Ungewöhnlicher Sex-Vorfall

Nach dem Orgasmus bewusstlos geworden

Eine junge Frau verliert mehrfach nach dem Geschlechtsverkehr das Bewusstsein. Die Ärzte rätseln zunächst, finden dann aber die Erklärung in den Genen.

Von Thomas Müller Veröffentlicht:
Bei der Frau, die nach dem Orgasmus häufiger das Bewusstsein verlor, stellten die Ärzte eine Torsade-de-pointes-Tachykardie fest. Ursache ist eine Genmutation, die ein Long-QT-Syndrom bedingt.

Bei der Frau, die nach dem Orgasmus häufiger das Bewusstsein verlor, stellten die Ärzte eine Torsade-de-pointes-Tachykardie fest. Ursache ist eine Genmutation, die ein Long-QT-Syndrom bedingt.

© luckybusiness / stock.adobe.com (Symbolbild)

DORDRECHT. Ungewöhnlicher Vorfall nach dem Sex: Eine 24-Jährige wurde kurz nach dem Orgasmus kurzatmig, zitterte am ganzen Körper und verlor schließlich das Bewusstsein. Ihr Partner stellte einen fehlenden Puls fest und begann sofort mit der Mund-zu-Mund-Beatmung.

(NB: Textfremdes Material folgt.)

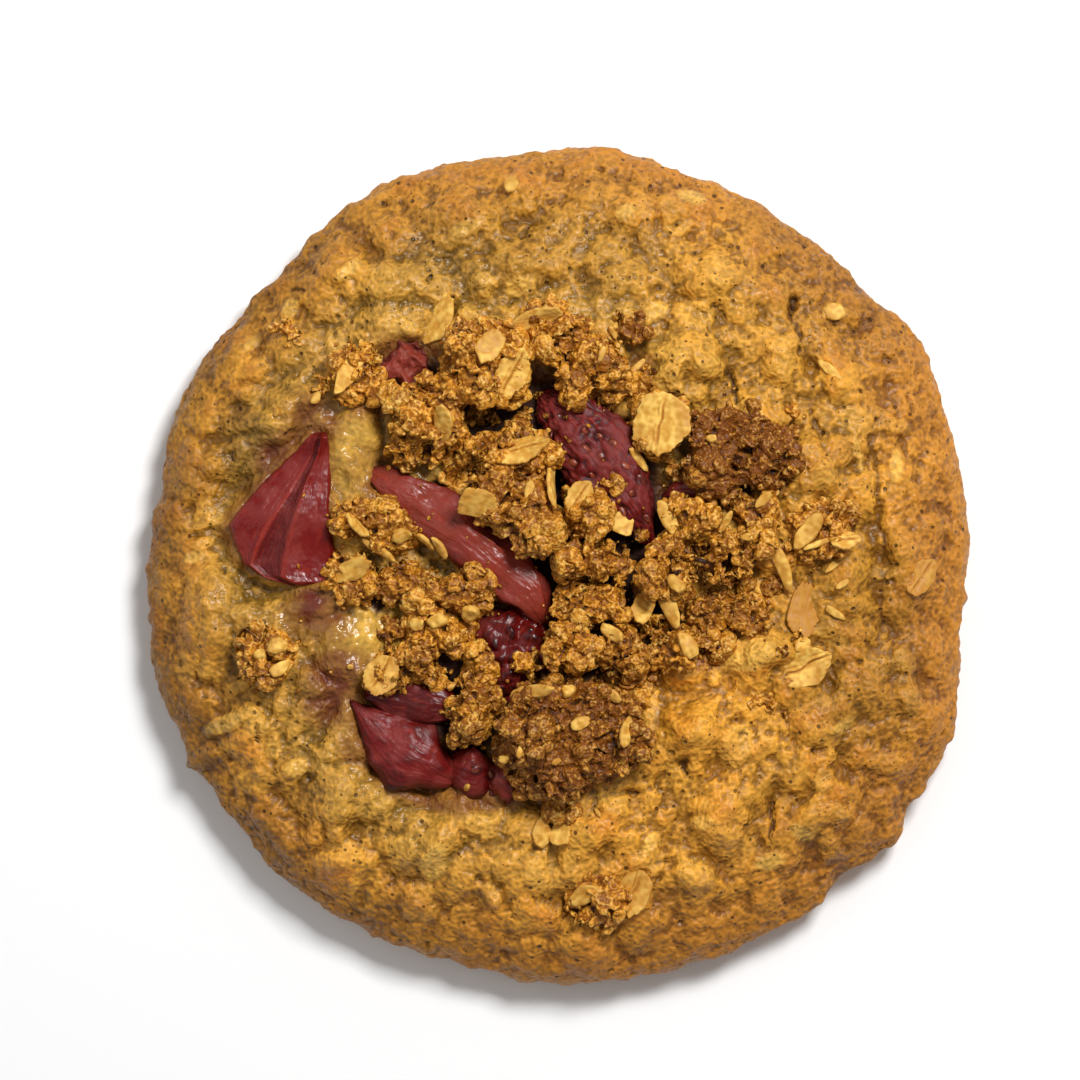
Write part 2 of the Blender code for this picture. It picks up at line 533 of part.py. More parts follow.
def grown(piece, gap):
    """A cutter that is one gap larger than a piece all round."""
    cutter = copy_of(piece, "_grown")
    outwards = [vert.normal.copy() for vert in cutter.data.vertices]
    for vert, direction in zip(cutter.data.vertices, outwards):
        vert.co += direction * gap * MM
    return cutter


def span(piece):
    """Lowest and highest corner of an object's mesh."""
    corners = [vert.co for vert in piece.data.vertices]
    low = Vector([min(corner[axis] for corner in corners) for axis in range(3)])
    high = Vector([max(corner[axis] for corner in corners) for axis in range(3)])
    return low, high


def near(one, other):
    """Whether the boxes of two pieces come within a gap of each other."""
    low, high = span(one)
    other_low, other_high = span(other)
    return all(low[axis] < other_high[axis] + GAP * MM and other_low[axis] < high[axis] + GAP * MM
               for axis in range(3))


def set_down(pieces, dough):
    """Cuts each piece clear of the dough and of the whole forms of the pieces set down before it."""
    done = []
    for piece in pieces:
        whole = copy_of(piece, "_whole")
        cutters = [grown(dough, GAP)]
        cutters += [grown(earlier, GAP) for earlier in done if near(piece, earlier)]
        combine(piece, cutters, "DIFFERENCE")
        low, high = span(piece)
        wanted = FACES_AT_LEAST + FACES_PER_MM * (high.x - low.x + high.y - low.y) / MM
        thin_out(piece, wanted / len(piece.data.polygons))
        combine(piece, [grown(dough, LEAST_GAP)], "DIFFERENCE")
        done.append(whole)
    for whole in done:
        bpy.data.objects.remove(whole)


def remove_everything():
    for old in tuple(bpy.data.objects):
        bpy.data.objects.remove(old)


def build():
    remove_everything()
    cookie = bpy.data.collections.new("strawberry_oat_crumble_cookie")
    cutters = bpy.data.collections.new("cutters")
    bpy.context.scene.collection.children.link(cookie)
    bpy.context.scene.collection.children.link(cutters)
    dough_finish = make_material("dough", 0.55)
    crumble_finish = make_material("crumble", 0.7)
    oat_finish = make_material("oat", 0.6)
    fruit_finish = make_material("strawberry", 0.3)

    dough = make_dough(cookie, dough_finish)
    stuck = []
    for index, (x, y, length, width, direction, height) in enumerate(STUCK_CRUMBS):
        clump = (x, y, length, width, direction, height, 0.15 * height, 60 + index)
        stuck.append(make_clump("stuck_crumb_" + str(index), clump, cookie, crumble_finish))
    for index, (x, y, length, width, direction) in enumerate(STUCK_OATS):
        height = dough_height(x, y) + 0.3
        stuck.append(make_oat("stuck_oat_" + str(index), x, y, height, length, width, (direction, 0, 0),
                              cookie, oat_finish))
    combine(dough, stuck, "UNION")

    pieces = [make_berry(name, berry, cookie, fruit_finish) for name, berry in BERRIES.items()]
    for name, clump in CLUMPS.items():
        piece = make_clump(name, clump, cookie, crumble_finish)
        oats = []
        for index, (carrier, x, y, length, width, direction, roll, pitch) in enumerate(OATS):
            if carrier == name:
                height = clump_top(clump, x, y)
                oats.append(make_oat("oat_" + str(index), x, y, height, length, width, (direction, roll, pitch),
                                     cookie, oat_finish))
        if oats:
            combine(piece, oats, "UNION")
        pieces.append(piece)
    for name, (x, y, length, width, direction, roll, pitch) in LOOSE_OATS.items():
        height = dough_height(x, y) + 1.2
        pieces.append(make_oat(name, x, y, height, length, width, (direction, roll, pitch), cookie, oat_finish))
    set_down(pieces, dough)


build()
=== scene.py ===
import math
import random

import bmesh
import bpy
import numpy as np
from mathutils import Euler, Matrix, Vector, noise
from mathutils.bvhtree import BVHTree


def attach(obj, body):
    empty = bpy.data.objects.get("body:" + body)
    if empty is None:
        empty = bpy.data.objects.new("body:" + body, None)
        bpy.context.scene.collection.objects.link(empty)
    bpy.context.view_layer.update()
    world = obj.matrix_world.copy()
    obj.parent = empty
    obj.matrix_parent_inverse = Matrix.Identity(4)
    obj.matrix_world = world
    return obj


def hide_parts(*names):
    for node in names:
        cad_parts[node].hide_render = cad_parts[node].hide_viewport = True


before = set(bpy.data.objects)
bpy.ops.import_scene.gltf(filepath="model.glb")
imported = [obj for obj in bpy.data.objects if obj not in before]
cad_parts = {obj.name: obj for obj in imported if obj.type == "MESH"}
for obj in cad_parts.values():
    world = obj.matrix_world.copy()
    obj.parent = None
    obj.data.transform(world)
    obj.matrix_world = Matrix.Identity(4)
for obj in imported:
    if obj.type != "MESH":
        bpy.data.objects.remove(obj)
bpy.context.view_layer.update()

# A strawberry oat crumble cookie. Sizes and places are millimetres, x to the right and y away from a viewer
# who looks straight down on it; directions are degrees, anticlockwise from +X.

mm = 0.001
skewTurn = (0.6, 0.5, 0.3)  # turns noise so that its layers don't lie level
skew = Euler(skewTurn).to_matrix()


# ---- form of the dough, as the solid has it

doughForm = {
    "radius": 54.0, "top": 17.0, "belly": 5.0, "footInset": 2.8, "domePower": 3.1, "domeShoulder": 0.56,
    "lumpSize": 7.5, "lumpRise": 1.5, "lumpBend": 0.3, "creaseWidth": 0.34, "creaseShare": 0.3,
    "rippleRise": 0.5, "hollowFloor": 0.85, "edgeWave": 0.45,
}

# direction, spread in degrees, rise
bulges = (
    (30, 8, 1.6), (84, 7, 1.1), (112, 9, 1.0), (137, 9, -1.2), (169, 8, -0.8), (197, 6, 0.9),
    (228, 6, 0.5), (253, 9, -0.5), (276, 12, 0.9), (302, 16, 1.2), (329, 10, 1.8), (338, 4, 1.0),
    (354, 6, -1.0), (320, 22, 0.9), (320.5, 2.4, 1.1), (326, 2.6, -0.9), (208.4, 1.4, 1.2),
    (312, 2.4, -0.7),
)

# x, y, length, width, direction, rise
mounds = (
    (-21.4, 36.8, 12, 9, 10, 1.6), (-41.7, 25.0, 11, 9, 60, 2.0), (-45.0, 12.6, 5, 4, 0, 1.3),
    (-46.0, -5.8, 16, 11, 85, 2.0), (-50.5, 6.7, 6, 5, 90, 1.2), (-40.4, -24.8, 11, 8, 120, 1.2),
    (-32.6, 36.8, 9, 7, 30, 1.2), (-3.7, 39.4, 14, 8, 5, 1.5), (17.2, 26.3, 12, 11, 100, 2.9),
    (20.5, 37.2, 20, 12, -15, 2.6), (28.5, 28.3, 10, 9, 30, 2.0), (36.2, 23.7, 12, 9, 80, 2.4),
    (34.3, 13.0, 14, 11, 75, 2.0), (17.2, 47.0, 10, 6, -20, 1.2), (25.7, 43.0, 10, 7, -30, 1.3),
    (44.5, 3.0, 30, 7, 93, 1.5), (-15.5, -35.9, 14, 10, 25, 2.0), (5.4, -34.6, 14, 8, 10, 1.5),
    (21.2, -32.0, 13, 11, 40, 2.0), (17.5, -21.5, 19, 13, 35, 2.6), (18.5, -41.1, 13, 7, -10, 1.5),
    (34.0, -22.0, 14, 11, 50, 1.6), (-28.5, -26.0, 12, 9, -50, 1.6), (-30.0, -38.0, 12, 8, -40, 1.1),
    (27.0, -11.5, 11, 8, 20, 1.6), (43.0, -18.0, 12, 8, 70, 1.2), (-6.0, -44.0, 13, 7, -5, 1.2),
    (-37.0, 17.5, 9, 7, 40, 1.0), (-9.0, 46.0, 11, 6, 10, 1.1), (33.5, -33.0, 10, 8, -45, 1.2),
)
hollows = (
    (-1.0, 4.0, 52, 44, -25, 2.6), (-36.0, 6.5, 20, 19, 60, 3.0), (-12.0, 3.0, 36, 13, -42, 3.0),
    (-6.0, -10.5, 17, 14, 60, 3.0), (6.0, 12.0, 28, 15, -55, 3.0), (-17.5, -22.0, 18, 18, -35, 3.2),
    (-8.5, -27.0, 15, 9, -10, 2.4), (-20.1, 25.9, 10, 7, 15, 1.8), (17.2, 9.0, 11, 8, 0, 1.6),
    (-9.0, 12.0, 9, 6, 60, 2.2), (-15.0, -5.5, 9, 6, -30, 2.2), (10.0, -13.0, 9, 8, 80, 2.6),
)


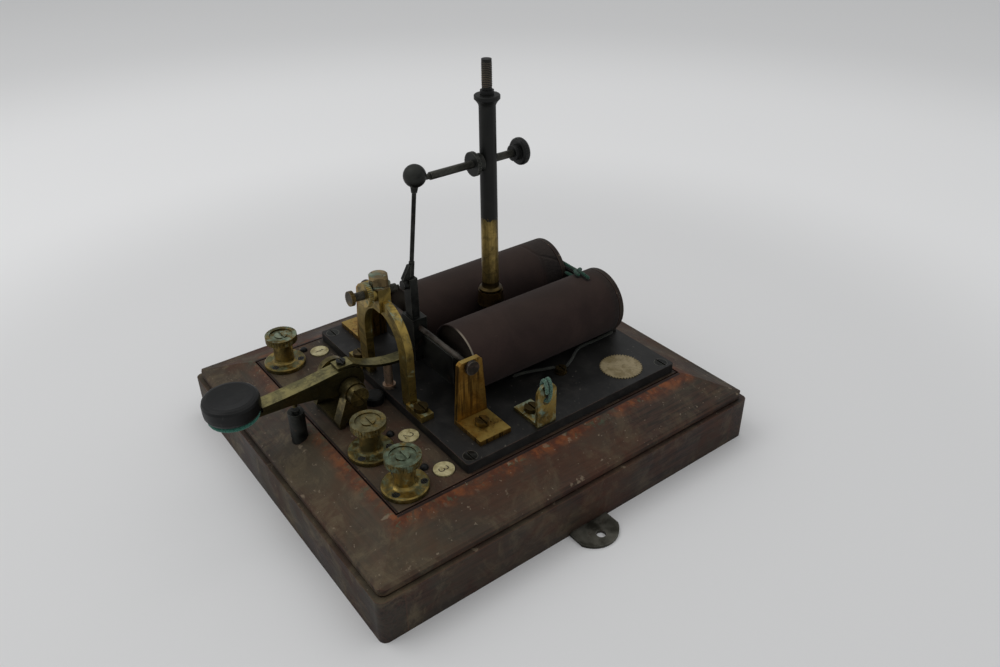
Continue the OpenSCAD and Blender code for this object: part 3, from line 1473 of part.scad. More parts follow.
// Green silk-covered wire: three strands between the coils at the yoke, two of them up over the
// right coil, and a short end wound round the wire terminal, once through its eye and twice over its top
module green_wires() {
    rear = coil_rear;
    over_yoke = yoke_top + green_d / 2 + seat_gap;
    eye_mid = (wire_eye_h + wire_h) / 2 + 0.6;
    eye_r = (wire_h - wire_eye_h) / 2 + 1.5;
    turns = 2;
    steps = 24;
    first = steps / 4;
    last = turns * steps - first;
    pitch = green_d + 0.5;
    side_r = wire_t / 2 + green_d / 2 + wire_slack;
    loop = [for (i = [first : last])
        let (a = -90 + i * 360 / steps)
        [wire_x - wire_t / 2 + side_r * cos(a), wire_y + pitch * (i / steps - turns / 2),
         slab_z + eye_mid + eye_r * sin(a)]];
    // Each point of a turn against every stretch at least half a turn further on.
    least = min([for (i = [0 : last - first]) for (j = [i + steps / 2 : 1 : last - first - 1])
        off_stretch(loop[i], loop[j], loop[j + 1])]);
    echo(wire_loop_least_self_gap = least - green_d);
    color(green_silk) {
        tube(route([
            [far_x + 11, yoke_mid - 0.4, over_yoke], [far_x + 17, yoke_mid - 0.7, over_yoke],
            [mech_x - 3, yoke_mid - 0.9, over_yoke], [mech_x + 3.6, yoke_mid - 1.1, over_yoke + 0.1],
            on_coil(near_x, -62, rear - 0.4, green_d), on_coil(near_x, -53, rear - 2.2, green_d),
            on_coil(near_x, -44, rear - 4, green_d), on_coil(near_x, -34, rear - 7.6, green_d),
            on_coil(near_x, -22, rear - 11.4, green_d), on_coil(near_x, -12, rear - 13.6, green_d),
            on_coil(near_x, -3, rear - 14.7, green_d), on_coil(near_x, 5, rear - 15, green_d),
            on_coil(near_x, 12, rear - 15.2, green_d)], 4), green_d, 8);
        tube(route([
            on_coil(far_x, 74, rear - 1.7, green_d), [mech_x, rear - 1.7, coil_z + 6.3],
            on_coil(near_x, -70, rear - 2.2, green_d), on_coil(near_x, -58, rear - 4.4, green_d),
            on_coil(near_x, -46, rear - 7.4, green_d), on_coil(near_x, -34, rear - 11, green_d),
            on_coil(near_x, -22, rear - 14.6, green_d), on_coil(near_x, -12, rear - 16.8, green_d),
            on_coil(near_x, -3, rear - 17.8, green_d)], 4), green_d, 8);
        tube(route([
            on_coil(far_x, 87, rear - 1.8, green_d), [mech_x, rear - 2, coil_z + 1.6],
            on_coil(near_x, -86, rear - 2, green_d)], 4), green_d, 8);
        tube(loop, green_d, 6);
    }
}

plinth_ends();
plinth_sides();
bottom_board();
base_screws();
top_board();
bench_lugs();
slab();
slab_screws();
foot_screws();
terminal_pillars();
terminal_screws();
terminal_shank_1();
terminal_shank_2();
terminal_shank_3();
terminal_cap_1();
terminal_cap_2();
terminal_cap_3();
number_discs();
panel_pins();
under_nuts();
under_straps();
seal_disc();
key_standard();
key_axle();
key_lever();
key_knob();
knob_washer();
lever_screws();
key_tail();
key_contact_tip();
front_contact();
rear_contact();
ebonite_button();
arch();
contact_screw();
contact_head();
contact_lock_nut();
clamp_screw();
clamp_washer();
arbor_brackets();
arbor();
hammer_carrier();
armature();
armature_screws();
hammer_rod();
hammer_ball();
cores();
coil_cheeks();
windings();
coil_covers();
yoke();
yoke_screws();
pillar_pedestal();
pillar();
stop_screw();
stop_head();
stop_lock_nut();
wire_terminal();
coil_leads();
green_wires();
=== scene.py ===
import math

import bpy
from mathutils import Matrix, Vector, noise


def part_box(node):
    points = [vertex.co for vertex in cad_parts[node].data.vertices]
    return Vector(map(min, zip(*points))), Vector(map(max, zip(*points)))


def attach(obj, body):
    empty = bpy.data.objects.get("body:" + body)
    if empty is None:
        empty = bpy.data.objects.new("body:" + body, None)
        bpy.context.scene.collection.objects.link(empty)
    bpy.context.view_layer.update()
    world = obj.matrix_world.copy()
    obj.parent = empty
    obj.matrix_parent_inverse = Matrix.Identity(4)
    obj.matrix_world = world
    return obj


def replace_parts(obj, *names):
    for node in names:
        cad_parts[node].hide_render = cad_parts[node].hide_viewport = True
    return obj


bl_info = {
    "name": "Telegraph instrument looks",
    "version": (1, 0, 0),
    "blender": (4, 5, 0),
    "location": "View3D > Sidebar > Instrument",
    "description": "Materials, wires, paper and a plain stage for the telegraph instrument",
    "category": "Object",
}

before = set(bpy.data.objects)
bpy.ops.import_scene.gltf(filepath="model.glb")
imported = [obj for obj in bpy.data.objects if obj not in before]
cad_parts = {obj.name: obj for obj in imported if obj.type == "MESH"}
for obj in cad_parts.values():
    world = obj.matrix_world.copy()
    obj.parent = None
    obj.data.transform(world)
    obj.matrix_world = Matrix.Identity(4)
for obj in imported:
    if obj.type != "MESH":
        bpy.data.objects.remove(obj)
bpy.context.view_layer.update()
MM = 0.001


def in_mm(node):
    """The lowest and the highest corner of a CAD node, in millimetres."""
    low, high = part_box(node)
    return low / MM, high / MM


# Places and sizes that the new pieces follow, in millimetres
COIL_X = {"far": -29.5, "near": 23.5}
COVER_LOW, COVER_HIGH = in_mm("coil_covers")
COIL_Z = (COVER_LOW.z + COVER_HIGH.z) / 2
COVER_R = COVER_HIGH.x - COIL_X["near"]
PAPER_WALL = 0.7
SLAB_TOP = in_mm("slab")[1].z
WIRE_GAP = 0.3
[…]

Nach kurzer Zeit wachte die Frau wieder auf und wurde mit dem Krankenwagen in die Albert-Schweizer-Klinik in Dordrecht gebracht, berichten Internisten und Kardiologen um Dr. Henk-Jan Boiten aus dem niederländischen Krankenhaus (European Heart Journal – Case Reports, online 9. Mai 2018).

Dort erläuterte die Patientin den Ärzten, dass ihr so etwas nicht zum ersten Mal passiert sei. Schon öfter sei sie nach einem Orgasmus kurzzeitig ohnmächtig geworden.

QTc-Intervall von 507 ms

Die Anamnese ergab keine weiteren Auffälligkeiten. So nahm die Patientin keine Medikamente ein, die Rhythmusstörungen verursachen können, auch habe bislang in der Familie niemand einen plötzlichen Herztod erlitten. In den Krankenakten war lediglich eine depressive Episode der Frau vermerkt.

Als aufschlussreich erwies sich das 12-Kanal-EKG: Es zeigte eine breite T-Welle mit einem verlängerten QTc-Intervall von 507 ms. Im Belastungs-EKG wurde zudem eine leistungsabhängige PQ-Verlängerung deutlich. Die Blutwerte für Natrium, Kalium und Kalzium lagen hingegen im Normbereich.

Das Team um Boiten ging von einem angeborenen Long-QT-Syndrom (LQT) aus und unterzog auch die Familie der Frau einer EKG-Untersuchung. Beim Vater wurden sie fündig: Dieser zeigte ebenfalls eine abnorme QT-Verlängerung, war bisher aber klinisch unauffällig.

Während des Krankenhausaufenthalts wurde die Frau erneut kurzatmig, klagte über Benommenheit und war sekundenweise nicht ansprechbar. Die Ärzte registrierten dabei im EKG eine Torsade-de-pointes-Tachykardie und injizierten ihr Magnesium, worauf der Sinusrhythmus wieder zurückkehrte.

Sie implantierten der Frau schließlich einen Zwei-Kammer-Schrittmacher-Defibrillator (DDD-ICD) und setzten eine Metroprololtherapie an. In den folgenden acht Monaten bleib die Patientin von Synkopen verschont.

Adrenerge Hormone als Trigger?

Die Ärzte veranlassten auch einen Gentest; dieser offenbarte eine Mutation im KCNH2-Gen auf Chromosom 7q36. Das Gen trägt eine Untereinheit zu einem Kaliumkanal bei, der zur Phase-3-Repolarisation in den Kardiomyozyten der Ventrikel benötigt wird.

Es ist also letztlich für die Aufrechterhaltung eines normalen Herzrhythmus nötig. Die festgestellte Mutation führt zu einer Veränderung des Leserasters und einem vorzeitigen Stopp der Transkription.

Nach Angaben von Boiten und Mitarbeitern ist dies der erste dokumentierte Fall, indem ein LQT-Syndrom durch eine orgasmusinduzierte Torsade-de-pointes-Tachykardie auffällig geworden ist.

Die Mutation im KCNH2-Gen sei aber auch schon bei anderen Personen mit Torsade-Tachykardie festgestellt worden.

Die Ärzte vermuten, dass hohe Konzentrationen adrenerger Hormone nach dem Orgasmus als Torsade-de-pointes-Trigger fungieren könnten.